In cases 1, 3 and 4 they reported metaphyseal changes they considered significant for rickets, “Looser zones,” frayed distal radial metaphysis and indistinct distal ulnar metaphyses. I have submitted films of children 1 and 4 to several pediatric radiologists, who confirmed the absence of such changes. In fact, the editors of Pediatric Radiology, in an accompanying editorial, opined, “The fractures are mainly that – fractures. The areas in which one expects to see signs of rickets in this age group are normal” [4]. Likewise, Barnes and Keller report metabolic skull changes that are not confirmed by other pediatric radiologists. They failed to note that classical metaphyseal lesions are the result of traction and torque forces, atypical of forces that normal infants experience, and that these fractures are not of the character that occur with weak bones, when failing to resist normal forces. They failed to note the high reported specificity for abuse of CMLs and fractures of the posterior rib neck, acromion, proximal humerus, proximal clavicle and digits in infants [5].

Neither Dr. Keller nor Dr. Barnes provided clinical care to these children.

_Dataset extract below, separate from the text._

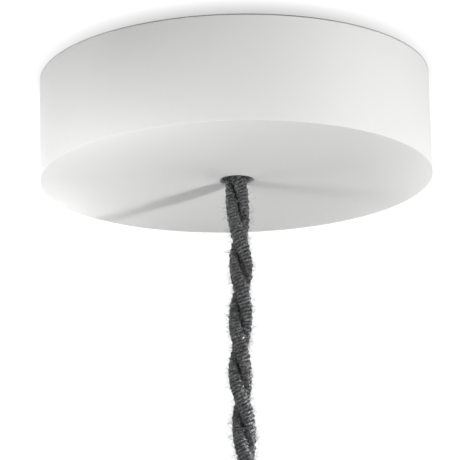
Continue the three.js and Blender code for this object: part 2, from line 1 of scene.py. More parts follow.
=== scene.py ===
# %% [markdown]
# # A turned wooden ceiling canopy
#
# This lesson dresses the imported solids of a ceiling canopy: a white painted wooden cup that hides the
# cable joint of a pendant lamp, with a twisted textile cord hanging out of it. The solids are already at
# their real size and place, so nothing here moves them, and their meshes stay as they are. Each step says
# what the piece is on the real object, how it could be made in Blender, and why it is made the way it is.

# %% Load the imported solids
import json
import math

import bmesh
import bpy
import numpy as np
from mathutils import Matrix, Vector


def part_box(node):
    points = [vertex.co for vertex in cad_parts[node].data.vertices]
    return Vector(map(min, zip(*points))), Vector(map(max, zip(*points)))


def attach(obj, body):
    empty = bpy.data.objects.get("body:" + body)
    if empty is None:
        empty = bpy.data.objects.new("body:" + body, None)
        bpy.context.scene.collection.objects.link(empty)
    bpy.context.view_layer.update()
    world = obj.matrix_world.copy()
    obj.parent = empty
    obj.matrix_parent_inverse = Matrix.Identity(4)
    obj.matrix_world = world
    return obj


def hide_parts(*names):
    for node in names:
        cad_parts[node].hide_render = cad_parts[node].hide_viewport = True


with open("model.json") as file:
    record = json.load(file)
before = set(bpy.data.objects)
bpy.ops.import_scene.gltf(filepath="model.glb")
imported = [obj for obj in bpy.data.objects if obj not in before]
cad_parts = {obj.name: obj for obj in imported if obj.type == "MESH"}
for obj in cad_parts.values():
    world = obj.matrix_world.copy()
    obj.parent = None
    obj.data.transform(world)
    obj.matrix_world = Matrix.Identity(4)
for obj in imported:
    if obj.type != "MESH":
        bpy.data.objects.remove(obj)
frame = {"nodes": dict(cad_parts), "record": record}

MM = 0.001
FULL_TURN = 2 * math.pi
BODY = "root"
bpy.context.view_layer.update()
cup_low, cup_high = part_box("canopy_cup")
cup_radius = cup_high.x
cup_bottom = cup_low.z

# %% [markdown]
# ## The camera
#
# A photograph fixes its camera by the shape of the circles in it. The cup's two rims are circles of one
# size, and how much each is flattened, and how much smaller the far one is, gives the distance, the height
# and the focal length together. The camera could also be pushed about by eye, but then the cup's
# perspective would never be quite right.

# %% Camera at the photograph's viewing angle
PHOTO_SIDE_PX = 460
FOCAL_PX = 2647
SENSOR_MM = 36
NEAREST_SEEN = 0.01
FARTHEST_SEEN = 50
CAMERA_DISTANCE = 0.8108
CAMERA_BELOW = math.radians(16.56)
AIM_TURN = math.radians(0.17)
AIM_TILT = math.radians(-1.07)
AIM_ROLL = math.radians(1.40)


def make_camera():
    """Aimed at the middle of the cup's floor, then turned, tilted and rolled a little about its own axes."""
    right = Vector((1, 0, 0))
    back = Vector((0, -math.cos(CAMERA_BELOW), -math.sin(CAMERA_BELOW)))
    place = Vector((0, 0, cup_bottom)) + CAMERA_DISTANCE * back
    turn = Matrix((right, back.cross(right), back)).transposed()
    for axis, angle in (("Y", AIM_TURN), ("X", AIM_TILT), ("Z", -AIM_ROLL)):
        turn = turn @ Matrix.Rotation(angle, 3, axis)
    lens = bpy.data.cameras.new("photo_camera")
    lens.sensor_width = SENSOR_MM
    lens.lens = FOCAL_PX / PHOTO_SIDE_PX * SENSOR_MM
    lens.clip_start, lens.clip_end = NEAREST_SEEN, FARTHEST_SEEN
    camera = bpy.data.objects.new("photo_camera", lens)
    camera.matrix_world = Matrix.Translation(place) @ turn.to_4x4()
    bpy.context.scene.camera = camera
    bpy.context.scene.collection.objects.link(camera)


make_camera()

# %% [markdown]
# ## Small helpers
#
# Three things are done again and again below: points become a mesh object, a Geometry Nodes result becomes
# a plain mesh, and a piece gets its material and slot. Live instances would be lost outside Blender, so
# every node tree ends as real faces.


# %% Helpers for pieces
def link(item):
    bpy.context.scene.collection.objects.link(item)
    return item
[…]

All the cases came to them as defense witnesses in the legal system. It is a serious breach of research bias for them to not disclose the source of their case material in their article. Likewise, both physicians are active as defense witnesses in child abuse cases. It is a serious breach of conflict of interest to not disclose in their article that they profit personally from promoting the existence of congenital rickets as legitimate disease and as an explanation for multiple fractures in young infants.

In case 2 the dependency judge ruled that the child had been abused and opined that there was sufficient evidence for a criminal conviction. In case 4 the child was ruled in dependency court to have suffered abuse and in criminal court the child’s father was convicted of the abuse. Case 3 was placed in a relative’s care under court-ordered dependency. In case 1 the dependency judge ruled in favor of the parents, largely on the basis of Dr. Keller’s testimony and quirks of how the trial proceeded. A different judge heard the defense’s case about a half-year after the state’s case was presented. There was no opportunity to present rebuttal of Dr. Keller’s testimony. In any case, it is a serious breech of ethical disclosure, even if Keller and Barnes disagreed with those outcomes, to assert in their article that these cases prove the existence of congenital rickets as a cause of infant fractures, without disclosing that bodies as significant as the trial courts deemed their opinions to be incorrect.

I am concerned that Drs. Keller and Barnes’ congenital rickets paper, if used in court without rebuttal, promotes a rare condition as a cause of multiple fractures in early infancy. In order for maternal vitamin D deficiency to really explain infant injuries, there must be an unbroken chain of causation from their vitamin D-deficient mothers to vitamin D deficiency explaining all of the child’s injuries. In the cases Keller and Barnes reported, this chain of evidence was clearly lacking. Use of their unsupported theory in court is likely to put many children in harm’s way.